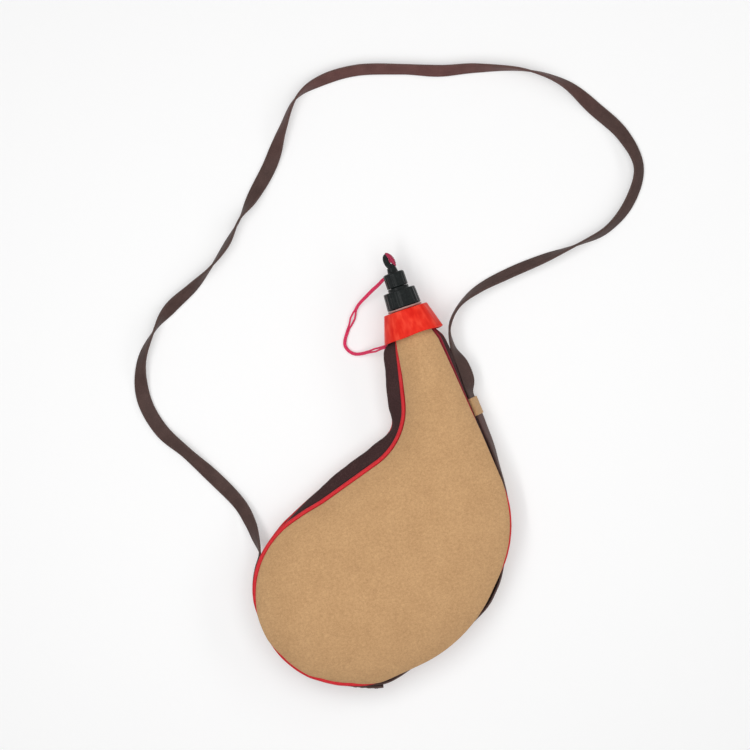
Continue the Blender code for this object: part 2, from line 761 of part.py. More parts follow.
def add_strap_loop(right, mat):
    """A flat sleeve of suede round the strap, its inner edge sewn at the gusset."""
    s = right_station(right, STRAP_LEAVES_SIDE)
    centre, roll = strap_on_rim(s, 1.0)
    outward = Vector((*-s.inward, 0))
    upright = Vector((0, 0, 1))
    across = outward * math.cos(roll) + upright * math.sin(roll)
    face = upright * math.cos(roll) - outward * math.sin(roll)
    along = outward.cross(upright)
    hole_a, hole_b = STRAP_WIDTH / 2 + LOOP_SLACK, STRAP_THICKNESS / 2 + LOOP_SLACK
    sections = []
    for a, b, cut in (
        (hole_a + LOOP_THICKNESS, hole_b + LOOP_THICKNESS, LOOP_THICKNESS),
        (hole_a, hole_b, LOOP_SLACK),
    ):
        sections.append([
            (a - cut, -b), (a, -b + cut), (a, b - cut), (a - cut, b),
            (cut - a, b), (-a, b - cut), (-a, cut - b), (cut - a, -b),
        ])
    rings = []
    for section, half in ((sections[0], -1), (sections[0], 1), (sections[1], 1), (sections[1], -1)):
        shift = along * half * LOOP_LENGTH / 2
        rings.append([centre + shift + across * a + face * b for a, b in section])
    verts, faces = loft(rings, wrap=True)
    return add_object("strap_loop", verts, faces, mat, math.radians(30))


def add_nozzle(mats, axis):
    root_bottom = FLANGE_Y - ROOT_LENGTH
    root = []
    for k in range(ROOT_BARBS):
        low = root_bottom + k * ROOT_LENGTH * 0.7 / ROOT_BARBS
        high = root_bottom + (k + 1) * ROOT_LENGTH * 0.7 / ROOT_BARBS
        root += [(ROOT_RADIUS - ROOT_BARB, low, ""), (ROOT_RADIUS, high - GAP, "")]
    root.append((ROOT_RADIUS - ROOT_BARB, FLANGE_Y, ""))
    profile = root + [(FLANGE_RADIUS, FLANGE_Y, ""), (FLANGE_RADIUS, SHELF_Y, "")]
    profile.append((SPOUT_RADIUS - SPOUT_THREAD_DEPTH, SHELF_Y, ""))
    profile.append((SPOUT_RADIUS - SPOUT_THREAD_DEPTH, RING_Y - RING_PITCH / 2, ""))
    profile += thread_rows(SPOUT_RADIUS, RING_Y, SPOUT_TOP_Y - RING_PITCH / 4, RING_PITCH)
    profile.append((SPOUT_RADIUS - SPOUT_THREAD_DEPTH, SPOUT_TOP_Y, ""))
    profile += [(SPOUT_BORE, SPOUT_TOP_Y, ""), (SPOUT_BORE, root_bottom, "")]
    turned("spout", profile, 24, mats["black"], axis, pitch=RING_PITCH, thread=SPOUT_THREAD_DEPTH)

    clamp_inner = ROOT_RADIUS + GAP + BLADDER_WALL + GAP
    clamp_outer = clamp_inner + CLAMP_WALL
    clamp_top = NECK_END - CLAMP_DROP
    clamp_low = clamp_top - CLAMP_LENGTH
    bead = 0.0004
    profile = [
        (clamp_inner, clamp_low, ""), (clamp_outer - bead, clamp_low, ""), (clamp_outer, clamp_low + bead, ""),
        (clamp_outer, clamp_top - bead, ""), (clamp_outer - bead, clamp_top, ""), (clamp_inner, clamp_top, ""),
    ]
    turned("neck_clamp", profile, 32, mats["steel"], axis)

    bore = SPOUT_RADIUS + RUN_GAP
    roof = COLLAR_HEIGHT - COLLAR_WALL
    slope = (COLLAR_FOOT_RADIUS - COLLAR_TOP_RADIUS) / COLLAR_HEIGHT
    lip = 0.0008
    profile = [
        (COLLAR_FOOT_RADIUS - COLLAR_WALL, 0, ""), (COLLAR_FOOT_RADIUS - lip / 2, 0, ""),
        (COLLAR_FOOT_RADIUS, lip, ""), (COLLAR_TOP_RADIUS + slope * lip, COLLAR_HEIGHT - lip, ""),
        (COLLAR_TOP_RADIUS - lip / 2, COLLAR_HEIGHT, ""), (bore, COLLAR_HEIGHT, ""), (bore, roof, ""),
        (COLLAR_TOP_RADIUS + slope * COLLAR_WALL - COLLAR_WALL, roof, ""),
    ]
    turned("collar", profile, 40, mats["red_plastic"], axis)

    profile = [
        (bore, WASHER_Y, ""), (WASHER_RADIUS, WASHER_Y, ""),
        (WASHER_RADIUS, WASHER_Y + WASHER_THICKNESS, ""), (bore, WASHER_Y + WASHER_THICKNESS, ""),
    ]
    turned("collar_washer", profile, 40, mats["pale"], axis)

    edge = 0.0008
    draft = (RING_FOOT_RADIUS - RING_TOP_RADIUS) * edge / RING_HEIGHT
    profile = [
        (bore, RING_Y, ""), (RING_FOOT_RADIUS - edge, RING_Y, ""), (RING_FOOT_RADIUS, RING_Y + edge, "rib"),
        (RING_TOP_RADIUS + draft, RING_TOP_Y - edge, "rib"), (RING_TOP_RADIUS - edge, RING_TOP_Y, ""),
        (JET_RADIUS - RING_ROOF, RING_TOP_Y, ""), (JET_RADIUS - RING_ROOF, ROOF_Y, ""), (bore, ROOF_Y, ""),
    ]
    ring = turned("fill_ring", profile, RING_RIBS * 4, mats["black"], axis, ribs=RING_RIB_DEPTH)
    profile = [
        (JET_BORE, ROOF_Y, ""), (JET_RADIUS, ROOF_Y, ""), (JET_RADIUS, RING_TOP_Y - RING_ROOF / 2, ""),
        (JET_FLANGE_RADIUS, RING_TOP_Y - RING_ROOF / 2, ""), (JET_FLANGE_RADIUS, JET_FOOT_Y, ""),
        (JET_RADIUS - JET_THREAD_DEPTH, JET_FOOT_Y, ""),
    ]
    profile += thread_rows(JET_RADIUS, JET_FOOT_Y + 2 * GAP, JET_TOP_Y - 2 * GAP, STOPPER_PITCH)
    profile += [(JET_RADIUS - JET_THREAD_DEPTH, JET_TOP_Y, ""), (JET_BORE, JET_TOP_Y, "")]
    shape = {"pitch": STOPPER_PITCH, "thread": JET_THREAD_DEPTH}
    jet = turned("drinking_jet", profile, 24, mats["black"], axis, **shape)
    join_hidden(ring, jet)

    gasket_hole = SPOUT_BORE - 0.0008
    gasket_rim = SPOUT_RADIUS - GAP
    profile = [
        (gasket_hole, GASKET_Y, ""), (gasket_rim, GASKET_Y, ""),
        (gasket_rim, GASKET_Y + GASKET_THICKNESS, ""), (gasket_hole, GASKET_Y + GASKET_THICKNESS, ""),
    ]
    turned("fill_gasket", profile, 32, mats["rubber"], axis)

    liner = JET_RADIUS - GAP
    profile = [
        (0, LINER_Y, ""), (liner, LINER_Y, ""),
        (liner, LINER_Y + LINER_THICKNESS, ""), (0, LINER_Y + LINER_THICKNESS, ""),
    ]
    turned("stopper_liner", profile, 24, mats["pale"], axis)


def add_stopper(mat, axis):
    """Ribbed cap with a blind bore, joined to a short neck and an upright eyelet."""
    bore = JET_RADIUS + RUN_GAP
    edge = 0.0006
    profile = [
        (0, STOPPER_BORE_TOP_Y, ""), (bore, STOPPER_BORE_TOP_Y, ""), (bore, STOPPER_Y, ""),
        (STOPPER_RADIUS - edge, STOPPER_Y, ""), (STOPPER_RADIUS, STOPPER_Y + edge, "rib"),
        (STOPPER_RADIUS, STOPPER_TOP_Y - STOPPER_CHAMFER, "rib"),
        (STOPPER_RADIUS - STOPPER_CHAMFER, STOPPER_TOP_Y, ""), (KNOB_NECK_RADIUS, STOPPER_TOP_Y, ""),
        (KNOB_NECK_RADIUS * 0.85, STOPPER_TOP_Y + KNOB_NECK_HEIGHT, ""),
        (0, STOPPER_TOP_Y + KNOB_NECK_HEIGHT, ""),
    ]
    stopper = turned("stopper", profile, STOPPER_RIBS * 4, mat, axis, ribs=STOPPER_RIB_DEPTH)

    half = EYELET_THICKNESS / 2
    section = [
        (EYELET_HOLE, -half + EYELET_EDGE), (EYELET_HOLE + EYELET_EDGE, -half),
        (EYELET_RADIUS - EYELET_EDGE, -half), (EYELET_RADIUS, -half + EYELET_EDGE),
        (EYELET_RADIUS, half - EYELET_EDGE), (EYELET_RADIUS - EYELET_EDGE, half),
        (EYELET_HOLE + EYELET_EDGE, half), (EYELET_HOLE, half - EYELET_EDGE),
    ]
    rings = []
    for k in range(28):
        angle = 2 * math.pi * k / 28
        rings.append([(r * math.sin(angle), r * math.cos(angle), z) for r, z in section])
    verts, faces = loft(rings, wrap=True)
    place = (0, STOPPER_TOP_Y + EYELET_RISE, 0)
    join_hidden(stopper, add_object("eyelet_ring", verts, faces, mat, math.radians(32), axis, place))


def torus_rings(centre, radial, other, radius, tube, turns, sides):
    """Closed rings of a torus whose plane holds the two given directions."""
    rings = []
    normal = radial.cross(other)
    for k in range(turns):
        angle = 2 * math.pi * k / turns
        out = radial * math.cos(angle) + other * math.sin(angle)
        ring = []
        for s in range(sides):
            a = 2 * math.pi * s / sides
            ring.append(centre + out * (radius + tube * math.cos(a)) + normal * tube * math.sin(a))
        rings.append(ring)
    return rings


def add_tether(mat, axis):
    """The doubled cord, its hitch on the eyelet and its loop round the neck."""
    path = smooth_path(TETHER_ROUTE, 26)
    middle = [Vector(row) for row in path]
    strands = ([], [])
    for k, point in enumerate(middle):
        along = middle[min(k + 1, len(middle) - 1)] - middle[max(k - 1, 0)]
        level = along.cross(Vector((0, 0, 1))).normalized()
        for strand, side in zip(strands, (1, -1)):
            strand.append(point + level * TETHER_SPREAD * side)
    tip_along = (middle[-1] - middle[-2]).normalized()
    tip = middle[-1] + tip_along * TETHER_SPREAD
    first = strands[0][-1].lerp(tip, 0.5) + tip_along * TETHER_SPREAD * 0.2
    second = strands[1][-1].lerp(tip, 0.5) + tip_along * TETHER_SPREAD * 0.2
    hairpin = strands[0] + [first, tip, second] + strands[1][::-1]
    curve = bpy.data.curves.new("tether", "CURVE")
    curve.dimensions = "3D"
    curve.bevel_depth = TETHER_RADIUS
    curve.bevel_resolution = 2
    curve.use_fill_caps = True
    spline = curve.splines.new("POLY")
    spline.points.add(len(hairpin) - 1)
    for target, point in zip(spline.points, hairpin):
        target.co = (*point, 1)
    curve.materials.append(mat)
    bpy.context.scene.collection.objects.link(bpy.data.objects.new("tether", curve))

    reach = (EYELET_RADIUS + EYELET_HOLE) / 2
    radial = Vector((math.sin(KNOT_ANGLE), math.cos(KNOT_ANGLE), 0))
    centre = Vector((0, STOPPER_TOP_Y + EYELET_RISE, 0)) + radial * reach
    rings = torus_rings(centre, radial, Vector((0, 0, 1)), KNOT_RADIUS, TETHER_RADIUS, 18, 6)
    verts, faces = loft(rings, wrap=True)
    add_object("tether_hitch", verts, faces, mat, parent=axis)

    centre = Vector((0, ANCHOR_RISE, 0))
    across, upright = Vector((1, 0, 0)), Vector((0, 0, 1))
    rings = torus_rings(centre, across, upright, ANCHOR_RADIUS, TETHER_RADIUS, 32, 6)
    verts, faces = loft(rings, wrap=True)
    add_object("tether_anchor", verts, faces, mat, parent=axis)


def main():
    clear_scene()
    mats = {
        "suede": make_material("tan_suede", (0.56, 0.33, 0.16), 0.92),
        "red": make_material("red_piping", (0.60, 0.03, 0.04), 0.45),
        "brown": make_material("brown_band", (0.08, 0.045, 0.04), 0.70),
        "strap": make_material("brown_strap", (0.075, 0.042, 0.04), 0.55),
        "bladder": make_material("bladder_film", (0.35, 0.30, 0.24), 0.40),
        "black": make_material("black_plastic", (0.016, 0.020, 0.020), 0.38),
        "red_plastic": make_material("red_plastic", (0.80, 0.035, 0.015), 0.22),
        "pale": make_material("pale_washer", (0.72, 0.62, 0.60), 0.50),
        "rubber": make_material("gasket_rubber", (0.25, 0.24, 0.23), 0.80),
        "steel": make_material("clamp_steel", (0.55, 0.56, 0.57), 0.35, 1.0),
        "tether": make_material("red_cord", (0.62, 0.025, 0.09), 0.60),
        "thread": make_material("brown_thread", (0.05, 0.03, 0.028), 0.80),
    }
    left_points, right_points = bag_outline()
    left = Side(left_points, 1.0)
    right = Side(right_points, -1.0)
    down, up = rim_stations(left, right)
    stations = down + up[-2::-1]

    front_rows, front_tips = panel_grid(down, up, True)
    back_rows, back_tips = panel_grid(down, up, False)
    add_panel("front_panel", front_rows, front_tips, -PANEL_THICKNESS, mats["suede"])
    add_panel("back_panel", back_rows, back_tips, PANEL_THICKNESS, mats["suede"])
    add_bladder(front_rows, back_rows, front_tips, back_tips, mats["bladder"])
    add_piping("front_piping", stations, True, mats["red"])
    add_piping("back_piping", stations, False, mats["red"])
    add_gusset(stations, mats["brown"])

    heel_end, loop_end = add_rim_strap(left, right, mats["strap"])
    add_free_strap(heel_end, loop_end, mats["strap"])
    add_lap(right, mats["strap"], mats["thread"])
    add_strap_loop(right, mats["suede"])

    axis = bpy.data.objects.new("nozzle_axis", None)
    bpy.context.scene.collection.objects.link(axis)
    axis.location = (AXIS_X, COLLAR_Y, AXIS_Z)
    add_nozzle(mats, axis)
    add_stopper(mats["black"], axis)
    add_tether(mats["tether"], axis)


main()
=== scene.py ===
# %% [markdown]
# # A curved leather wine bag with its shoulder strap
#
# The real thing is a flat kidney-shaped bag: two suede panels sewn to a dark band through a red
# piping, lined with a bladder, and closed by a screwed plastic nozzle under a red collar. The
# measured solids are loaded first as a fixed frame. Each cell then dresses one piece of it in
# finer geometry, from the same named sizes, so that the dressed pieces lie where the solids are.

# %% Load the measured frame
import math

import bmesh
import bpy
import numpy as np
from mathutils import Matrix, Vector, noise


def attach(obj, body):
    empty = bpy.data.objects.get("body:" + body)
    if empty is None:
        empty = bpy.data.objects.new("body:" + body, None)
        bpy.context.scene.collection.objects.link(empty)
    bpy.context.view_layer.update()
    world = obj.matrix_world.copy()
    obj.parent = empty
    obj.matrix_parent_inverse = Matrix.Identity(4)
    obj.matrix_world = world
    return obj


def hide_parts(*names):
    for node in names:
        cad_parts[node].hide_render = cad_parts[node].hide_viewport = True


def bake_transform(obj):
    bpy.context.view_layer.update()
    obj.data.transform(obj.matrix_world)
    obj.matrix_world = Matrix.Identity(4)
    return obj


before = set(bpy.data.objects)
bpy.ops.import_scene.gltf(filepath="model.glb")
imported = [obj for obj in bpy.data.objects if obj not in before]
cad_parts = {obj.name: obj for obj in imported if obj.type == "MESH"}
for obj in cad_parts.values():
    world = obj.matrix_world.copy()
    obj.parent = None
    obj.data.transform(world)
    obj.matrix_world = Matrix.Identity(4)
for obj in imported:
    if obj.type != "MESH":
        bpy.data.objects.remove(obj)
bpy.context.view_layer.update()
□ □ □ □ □
— Instruction —
Nothing but the lines from the one with "bpy.context.scene.collection.objects.link(axis)" to the one with "import math" should be echoed, both of them included, exactly as written.

— Result —
    bpy.context.scene.collection.objects.link(axis)
    axis.location = (AXIS_X, COLLAR_Y, AXIS_Z)
    add_nozzle(mats, axis)
    add_stopper(mats["black"], axis)
    add_tether(mats["tether"], axis)


main()
=== scene.py ===
# %% [markdown]
# # A curved leather wine bag with its shoulder strap
#
# The real thing is a flat kidney-shaped bag: two suede panels sewn to a dark band through a red
# piping, lined with a bladder, and closed by a screwed plastic nozzle under a red collar. The
# measured solids are loaded first as a fixed frame. Each cell then dresses one piece of it in
# finer geometry, from the same named sizes, so that the dressed pieces lie where the solids are.

# %% Load the measured frame
import math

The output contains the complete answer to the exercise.